Nulla di tutto ciò, a quanto pare, è noto al fisco. Assai più candidi con gli intervistatori della Banca d´Italia di quanto siano con gli agenti delle Entrate, gli stessi interessati, tratteggiando i propri redditi, disegnano una piramide sociale in cui chi non dipende dalla busta paga tende ad addensarsi nelle fasce alte. Solo il 10 per cento dei lavoratori dipendenti dichiara di guadagnare più di 60 mila euro l´anno. Mentre lo dice (alla Banca d´Italia) il 25 per cento dei lavoratori autonomi e indipendenti.
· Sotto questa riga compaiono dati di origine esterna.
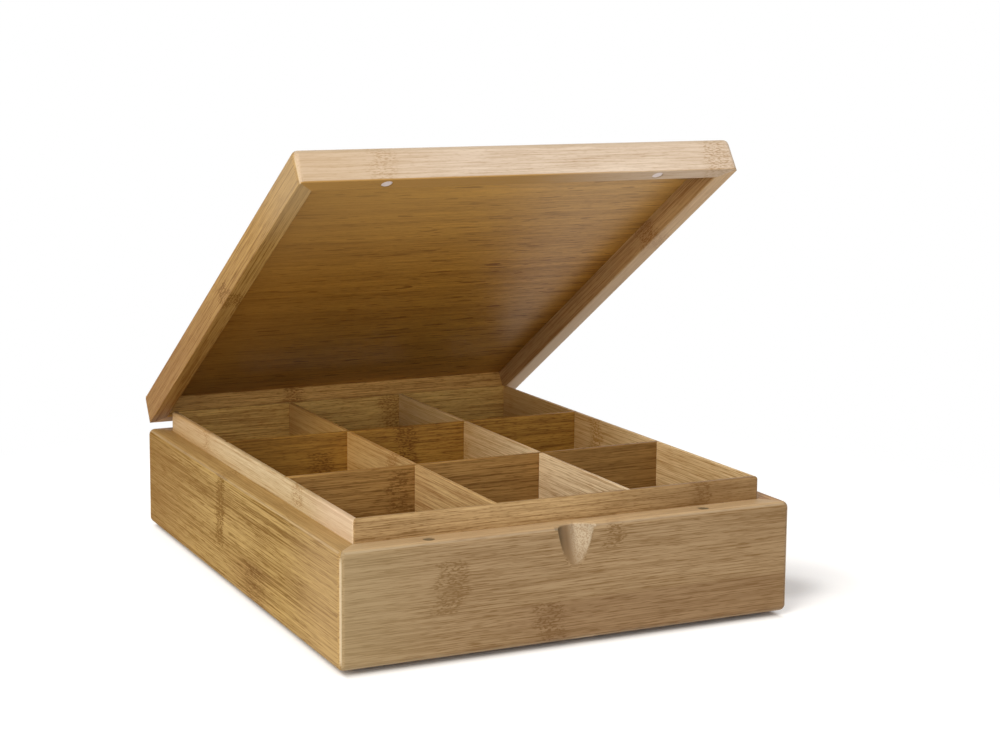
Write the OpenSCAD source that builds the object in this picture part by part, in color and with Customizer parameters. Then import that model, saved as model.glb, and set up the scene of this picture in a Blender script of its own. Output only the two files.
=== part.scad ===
// Tea bag organizer: a bamboo box with nine compartments and a hinged lid.
// Millimetres. Origin at the middle of the underside of the bottom panel; the feet reach below it.
// +X is the box's right-hand side, +Y its hinged back, +Z up. The lid is drawn part open.

/* [Box] */
// Width of the box outside, left to right
box_w = 246; // [216:1:300]
// Depth of the box outside, front to back
box_d = 305; // [270:1:380]
// Height of the four outer walls
wall_h = 57; // [46:1:90]
// Thickness of the outer walls
wall_t = 11.5; // [9.5:0.5:14]
// Thickness of the bottom panel, let into the foot of the walls
floor_t = 4; // [3:0.5:6]
// How far the bottom panel reaches under the walls
floor_lap = 5; // [2:0.5:6]
// Radius of the walls' eased top and bottom edges
edge_r = 2.4; // [1:0.1:3]
// Radius of the eased upright corners
corner_r = 3; // [1:0.1:4]

/* [Liner] */
// Thickness of the inner liner boards
liner_t = 3; // [2.5:0.5:6]
// Height of the lip, the part of the liner that stands above the walls
lip_h = 11.5; // [8:0.5:14]
// Radius of the eased top edge of the liner
lip_r = 0.7; // [0.3:0.1:1.2]

/* [Dividers] */
// Thickness of the divider boards
divider_t = 2.5; // [2:0.5:5]
// Radius of the eased top edges of the dividers
divider_r = 0.5; // [0.3:0.1:0.9]
// Depth of the grooves in the liner that hold the divider ends
groove_d = 1.5; // [1:0.1:2]
// Slack of a divider in its grooves and half laps, on each side
divider_fit = 0.1; // [0.05:0.05:0.3]

/* [Lid] */
// Thickness of the lid panel
lid_panel_t = 6.1; // [5:0.1:9]
// Room between the lip and the lid panel when the lid is closed
lid_headroom = 1.2; // [0.8:0.1:3]
// Width of the ledge in the lid frame that the panel is glued on
lid_lap = 4; // [2:0.5:6]
// Gap between the lid frame and the lip, all round
lid_slack = 0.8; // [0.5:0.1:1.2]
// Gap between the closed lid and the walls
lid_gap = 0.4; // [0.3:0.1:0.8]
// How far the lid frame stays inside the box's front and sides
lid_reveal = 1.3; // [0:0.1:2]
// Radius of the lid's rounded top edges and of its lower back edge
lid_edge_r = 3; // [1:0.1:4]
// Radius of the eased lower edges of the lid frame
lid_foot_r = 0.8; // [0.3:0.1:1.5]
// Angle at which the lid is drawn open
lid_open = 32.5; // [0:0.5:90]

/* [Finger scoop] */
// Width of the finger scoop at the top of the front wall
scoop_w = 21; // [16:0.5:30]
// Depth of the scoop into the wall at its top
scoop_d = 6; // [4.5:0.1:8]
// Height of the scoop down the wall
scoop_h = 21.5; // [14:0.5:32]

/* [Magnets] */
// Diameter of the magnet discs
magnet_dia = 6; // [4:0.5:6.5]
// Thickness of the magnet discs
magnet_t = 2.5; // [1.5:0.5:4]
// How far the discs lie below the wood
magnet_sink = 0.4; // [0.2:0.1:1]
// Distance from the box's side to a magnet's centre
magnet_inset = 47.7; // [24:0.1:80]

/* [Hinges] */
// Length of each hinge along the back
hinge_len = 30; // [24:1:45]
// Distance from the box's side to a hinge's middle
hinge_inset = 52; // [34:1:90]
// Height of each hinge leaf from the pin's centre
leaf_h = 14.5; // [13:0.5:15]
// Thickness of the hinge leaves
leaf_t = 1.2; // [1:0.1:1.6]
// How far the pin lies below the joint between the lid and the walls
pin_drop = 3; // [1:0.5:5]
// Outer radius of the hinge knuckles
knuckle_r = 3.2; // [2.6:0.1:4]
// Diameter of the hinge pin
pin_dia = 2.6; // [2:0.1:3]
// Running clearance round the pin in the lid's knuckle
pin_fit = 0.06; // [0.02:0.01:0.1]
// Gap between neighbouring knuckles
knuckle_gap = 0.35; // [0.3:0.05:0.6]
// Gap between the knuckles and the wood behind them
knuckle_clear = 0.5; // [0.35:0.05:1]
// Angle that the stop lugs let the lid open to
stop_angle = 96; // [90:1:110]

/* [Screws] */
// Diameter of the hinge screws' shanks
screw_dia = 2.2; // [1.8:0.1:2.6]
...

Ad un risultato analogo si arriva se, invece del reddito, si usa un parametro assai più efficace per disegnare la piramide sociale italiana, al di là della nebbia delle denunce dei redditi: la ricchezza, ovvero il reddito accumulato negli anni. L´Italia vive, infatti, la singolare contraddizione di essere, sulla base dei dati ufficiali, un paese ricco, con redditi bassi. La ricchezza netta delle famiglie italiane è pari al 5,7 per cento della ricchezza mondiale, mentre siamo solo il 3 per cento del Pil e l´1 per cento della popolazione globale. E´ una ricchezza media, naturalmente, ma il dato proietta, in tempi di discussione sul declino nazionale, un paradosso. Nessun paese sviluppato al mondo è così ricco, rispetto al reddito disponibile: siamo otto volte più ricchi di quanto riusciamo a produrre in un anno. Negli Stati Uniti il rapporto è 5 a 1. Vicino ai nostri livelli arriva solo la Gran Bretagna.
Una parte cospicua di questi soldi è gelosamente custodita all´estero: 150 miliardi di euro, secondo gli ultimi calcoli di Via Nazionale, in barba allo scudo fiscale Tremonti. Il resto, in case e in titoli, è distribuito in Italia secondo uno schema facilmente ricostruibile. La ricchezza netta delle famiglie italiane è pari, in media, a 153 mila euro. La ricchezza media di un lavoratore dipendente è 122 mila euro, quella di un lavoratore autonomo, imprenditore o libero professionista, è 290 mila. Dai dati della Banca d´Italia si ricava, dunque, chi sarebbe stato la vittima di una imposta patrimoniale, di cui si è a lungo parlato. Solo il 6,5 per cento dei lavoratori dipendenti dispone di un patrimonio, immobili compresi, superiore ai 500 mila euro. Mentre la quota sale al 25 per cento per imprenditori e liberi e professionisti. Quanto alle seconde case che vedete, ogni mattina, dalla spiaggia: ci sono, statisticamente, due possibilità contro una che siano di un avvocato o di un droghiere, piuttosto che di un impiegato.